Starting with the first line and ending with the line that holds "a stepped bore.", repeat the material exactly.

--- START OF MATERIAL PROVIDED ---

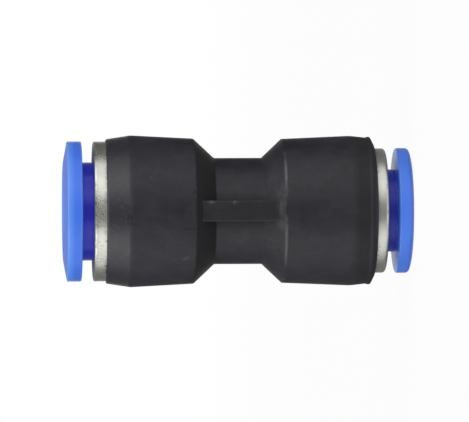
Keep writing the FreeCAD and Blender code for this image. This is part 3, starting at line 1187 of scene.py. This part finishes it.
@dataclass(frozen=True)
class MouldedBody:
    """Black body: two barrels, a ribbed neck between them and a stepped bore.

    Sizes are in millimetres, and heights are above its small end, which is at the foot.
    """

    finish: Finish = BlackMoulding()
    foot: float = 5.21
    shoulder: float = 13.22
    neck_foot: float = 16.10
    neck_top: float = 22.91
    cone_top: float = 25.90
    length: float = 38.43
    neck: float = 7.61
    cone_reach: float = 10.41
    rib_reach: float = 9.49
    rib_width: float = 3.0
    rib_edge: float = 0.25
    rib_root: float = 0.8
    mouth_bevel: float = 0.3
    seat_bevel: float = 0.25
    passage: float = 4.0
    stops: tuple[float, float] = (17.93, 20.93)
    # Height and spread of the painted highlight on the small shoulder's edge.
    highlight_height: float = 13.10
    highlight_reach: float = 0.15
    foot_band: float = 3.8
    fade: float = 1.2
    cone: tuple[float, float] = (22.94, 25.84)
    rib_shadow: float = 1.3
    taper_foot: float = 35.24

    def outside(self) -> list[Corner]:
        """Corners of the outside, from the small end up."""
        return [
            Corner(9.5, 0.0, 0.25),
            Corner(10.6, 0.55, 0.25),
            Corner(10.6, 0.9, 0.12),
            Corner(10.49, 1.15, 0.15),
            Corner(10.75, 3.4, 6.0),
            Corner(10.33, self.shoulder, 0.15),
            Corner(self.neck, self.neck_foot, 0.12),
            Corner(self.neck, self.neck_top, 0.3),
            Corner(self.cone_reach, self.cone_top, 0.5),
            Corner(10.88, self.length - 3.5, 1.5),
            Corner(10.35, self.length, 0.25),
        ]

    def way_to_seat(self, port: Port, mouth: float) -> list[Corner]:
        """Corners of one port's socket, gland and seat.

        Args:
            port: The port.
            mouth: The height of its end of the body.

        Returns:
            The corners, from the mouth inwards.
        """
        gland = port.bore + port.GLAND_ROOM
        steps = (
            (port.socket + self.mouth_bevel, 0.0),
            (port.socket, self.mouth_bevel),
            (port.socket, port.socket_depth),
            (gland, port.socket_depth),
            (gland, port.gland_depth),
            (port.bore + self.seat_bevel, port.gland_depth),
            (port.bore, port.gland_depth + self.seat_bevel),
        )
        return [Corner(radius, mouth + port.way_in * depth) for radius, depth in steps]

    def bore(self) -> list[Corner]:
        """Corners of the bore, from the large end down."""
        low, high = self.stops
        steps = ((LARGE.bore, high), (self.passage, high), (self.passage, low), (SMALL.bore, low))
        return [
            *self.way_to_seat(LARGE, self.length),
            *(Corner(*step) for step in steps),
            *reversed(self.way_to_seat(SMALL, 0.0)),
        ]

    def build(self) -> Object:
        """The body, riding on the fitting."""
        corners = [*self.outside(), *self.bore()]
        lifted = [Corner(c.radius, c.height + self.foot, c.rounding) for c in corners]
        outline = Outline(lifted)
        half = self.rib_width / 2
        low = (self.neck - self.rib_root, -half, self.shoulder + self.foot)
        high = (self.rib_reach, half, self.cone_top + self.foot)
        rib = block_mesh("rib", low, high, self.rib_edge)
        pattern = RoundPattern("neck_ribs", Repeat.FUSE, 2, math.pi / 2)
        mesh = pattern.applied(turned_mesh("body", outline), rib, self.finish)
        radii, heights = round_places(mesh).T
        heights -= self.foot
        outer = radii > 10.0
        # Painted highlight along the small shoulder's edge.
        shoulder_highlight = np.exp(-(((heights - self.highlight_height) / self.highlight_reach) ** 2)) * outer
        set_attribute(mesh, EDGE, shoulder_highlight)
        # Painted lighting: lighter on the taper band near the large end, darker on the foot band at
        # the small end.
        taper = np.clip((heights - self.taper_foot) / 0.1, 0.0, 1.0)
        foot = np.clip((self.foot_band - heights) / self.fade, 0.0, 1.0)
        set_attribute(mesh, PAINTED_LIGHTING, (taper - foot * 0.5) * outer)
        # Painted shade on the large cone, the ribs and the neck beside the ribs.
        set_attribute(mesh, SHADE, self.shade(mesh), "FACE")
        return add_piece("moulded_body", mesh, self.finish, "fitting", "body")

    def shade(self, mesh: Mesh) -> np.ndarray:
        """How much painted shade each face gets: the large cone, the ribs, and the neck beside the
        ribs.

        Args:
            mesh: The finished mesh.

        Returns:
            A number for each face, from 0 to 1.
        """
        across, along, heights = spots_of(mesh.polygons, "center").T
        heights = heights - self.foot
        radii = np.hypot(across, along)
        low, high = self.cone
        ends = (self.neck_top, self.cone_top)
        slant = np.interp(heights, ends, (self.neck, self.cone_reach))
        cone = (heights > low) * (heights < high) * (abs(radii - slant) < 0.03)
        gap = np.abs(across) - self.rib_width / 2
        beside = np.clip(1.0 - gap / self.rib_shadow, 0.0, 1.0) * (gap > 0.0)
        beside = beside * (abs(radii - self.neck) < 0.05) * (heights < low)
        crest = (abs(abs(along) - self.rib_reach) < 0.3) * (gap < 0.05) * (heights < high)
        crest = crest * (heights > self.shoulder)
        return np.maximum(cone * 0.9, np.maximum(beside * 0.7, crest * 0.3))


def dress_kept_nodes(nodes: dict[str, Object]) -> None:
    """Finish the CAD nodes that stay: the back-up rings and the O-rings."""
    finishes = {"backup_ring": PALE_RING, "o_ring": GREASED_RUBBER}
    for port in (LARGE, SMALL):
        for part, finish in finishes.items():
            node = nodes[f"{port.name}_{part}"]
            node.data.materials.clear()
            node.data.materials.append(finish.material())
            LOG.info("%s: CAD node kept", node.name)


# The studio


def sheet(title: str, corners: Sequence, material: Material) -> Object:
    """Flat sheet between four corners in metres, for the floor and the cards."""
    mesh = bpy.data.meshes.new(title)
    mesh.from_pydata(corners, [], [(0, 1, 2, 3)])
    mesh.materials.append(material)
    return placed(title, mesh)


@dataclass(frozen=True)
class SoftBox:
    """A flat lamp: its middle, what it faces, its size in metres and its brightness."""

    title: str
    middle: Triple
    faces: Triple
    width: float
    height: float
    brightness: float

    def build(self) -> None:
        """Hang the lamp. Its power is what gives its face the brightness."""
        lamp = bpy.data.lights.new(self.title, "AREA")
        lamp.shape = "RECTANGLE"
        lamp.size = self.width
        lamp.size_y = self.height
        lamp.energy = math.pi * self.brightness * self.width * self.height
        item = placed(self.title, lamp)
        item.location = self.middle
        aim = Vector(self.faces) - Vector(self.middle)
        item.rotation_euler = aim.to_track_quat("-Z", "Z").to_euler()


@dataclass(frozen=True)
class Card:
    """A flat card that only reflections see: one corner, its two sides and its brightness."""

    title: str
    corner: Triple
    sides: tuple[Triple, Triple]
    brightness: float

    def build(self) -> None:
        """Set the card up."""
        material = bpy.data.materials.new(self.title)
        tree = ShaderTree(material)
        glow = tree.add("ShaderNodeEmission", None, {"Strength": self.brightness})
        tree.add("ShaderNodeOutputMaterial", None, {"Surface": glow})
        corner, first, second = Vector(self.corner), *map(Vector, self.sides)
        corners = [corner, corner + first, corner + first + second, corner + second]
        card = sheet(self.title, corners, material)
        card.visible_camera = False
        card.visible_diffuse = False
        card.visible_transmission = False
        card.visible_shadow = False


@dataclass(frozen=True)
class Studio:
    """Pale floor, plain world, soft lamps and the camera of the photograph."""

    ambient: float = 0.36
    floor_size: float = 4.0
    floor_colour: Colour = (0.80, 0.80, 0.80)
    floor_glow: float = 0.94
    floor_reach: float = 700.0
    camera_place: Triple = (0.0, -0.704, 0.06615)
    camera_target: Triple = (0.0, 0.0, 0.02514)
    camera_roll: float = -0.19
    lens: float = 377.2
    boxes: tuple[SoftBox, ...] = (
        SoftBox("left_box", (-0.36, -0.225, 0.33), (0.0, 0.0, 0.03), 0.50, 0.55, 1.5),
        SoftBox("right_box", (0.32, -0.28, 0.33), (0.0, 0.0, 0.03), 0.50, 0.55, 1.5),
        SoftBox("top_box", (0.0, -0.1, 0.75), (0.0, 0.0, 0.0), 0.5, 0.5, 0.8),
    )
    cards: tuple[Card, ...] = (
        Card("front_card", (-0.027, -0.065, 0.0), ((0.048, 0.0, 0.0), (0.0, 0.0, 0.11)), 0.22),
        Card("left_card", (-0.042, 0.002, 0.0), ((0.006, 0.07, 0.0), (0.0, 0.0, 0.1)), 0.18),
        Card("right_card", (0.042, -0.004, 0.0), ((-0.006, 0.07, 0.0), (0.0, 0.0, 0.1)), 0.13),
        Card("low_card", (-0.060, -0.008, 0.0003), ((0.12, 0.0, 0.0), (0.0, 0.078, 0.0)), 0.26),
        Card("lap_card", (-0.015, -0.064, 0.0003), ((0.03, 0.0, 0.0), (0.0, 0.044, 0.0)), 0.22),
        Card("back_card", (-0.05, 0.09, 0.05), ((0.1, 0.0, 0.0), (0.0, 0.0, 0.12)), 0.35),
    )

    def world(self) -> None:
        """White behind the object, and a dimmer even light on it."""
        world = bpy.data.worlds.new("studio_world")
        bpy.context.scene.world = world
        tree = ShaderTree(world)
        dim = tree.add("ShaderNodeBackground", None, {"Color": WHITE, "Strength": self.ambient})
        white = tree.add("ShaderNodeBackground", None, {"Color": WHITE, "Strength": 1.0})
        shown = tree.add("ShaderNodeMixShader", None, {0: tree.seen(), 1: dim, 2: white})
        tree.add("ShaderNodeOutputWorld", None, {"Surface": shown})

    def floor(self) -> None:
        """Pale floor that glows enough to look white and still keeps a shadow."""
        material = bpy.data.materials.new("studio_floor")
        tree = ShaderTree(material)
        paint = tree.add("ShaderNodeBsdfDiffuse", None, {"Color": self.floor_colour})
        glow = tree.add("ShaderNodeEmission", None, {"Color": WHITE, "Strength": 1.0})
        close = tree.near(tree.place(), (0.0, 0.0, 0.0), self.floor_reach)
        factor = tree.seen() * (1.0 - close * (1.0 - self.floor_glow))
        shown = tree.add("ShaderNodeMixShader", None, {0: factor, 1: paint, 2: glow})
        tree.add("ShaderNodeOutputMaterial", None, {"Surface": shown})
        half = self.floor_size / 2
        corners = [(-half, -half, 0.0), (half, -half, 0.0), (half, half, 0.0), (-half, half, 0.0)]
        sheet("studio_floor", corners, material)

    def camera(self) -> None:
        """Camera a little above the fitting, rolled so that the large port is at the left."""
        data = bpy.data.cameras.new("photo_camera")
        data.lens = self.lens
        data.sensor_width = 36.0
        data.sensor_fit = "HORIZONTAL"
        data.clip_start = 0.01
        data.clip_end = 20.0
        place = Vector(self.camera_place)
        ahead = (Vector(self.camera_target) - place).normalized()
        roll = math.radians(self.camera_roll)
        up = Vector((math.cos(roll), 0.0, math.sin(roll)))
        right = ahead.cross(up).normalized()
        up = right.cross(ahead)
        turn = Matrix((right, up, -ahead)).transposed()
        camera = placed("photo_camera", data)
        camera.matrix_world = Matrix.Translation(place) @ turn.to_4x4()
        bpy.context.scene.camera = camera

    def build(self) -> None:
        """Set the whole studio up."""
        bpy.context.scene.view_settings.view_transform = "Standard"
        self.world()
        self.floor()
        for item in (*self.boxes, *self.cards):
            item.build()
        self.camera()


def main() -> None:
    """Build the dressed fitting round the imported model, then the studio."""
    logging.basicConfig(level=logging.INFO, format="%(message)s")
    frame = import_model()
    MouldedBody().build()
    for port, plate, blue in (
        (LARGE, NickelPlate(), BlueAcetal()),
        (SMALL, CLEAN_PLATE, PAINTED_SHADE_STEM_BLUE),
    ):
        Collar(port, plate).build()
        ReleaseSleeve(port, blue).build()
        GrabRing(port).build()
    dress_kept_nodes(frame["nodes"])
    Studio().build()


if __name__ == "__main__":
    main()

--- END OF MATERIAL PROVIDED ---

CORRECT OUTPUT ::
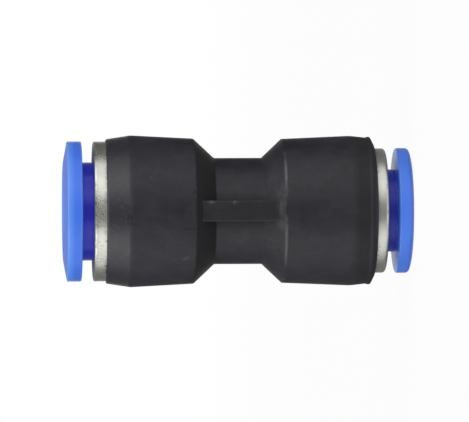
Keep writing the FreeCAD and Blender code for this image. This is part 3, starting at line 1187 of scene.py. This part finishes it.
@dataclass(frozen=True)
class MouldedBody:
    """Black body: two barrels, a ribbed neck between them and a stepped bore.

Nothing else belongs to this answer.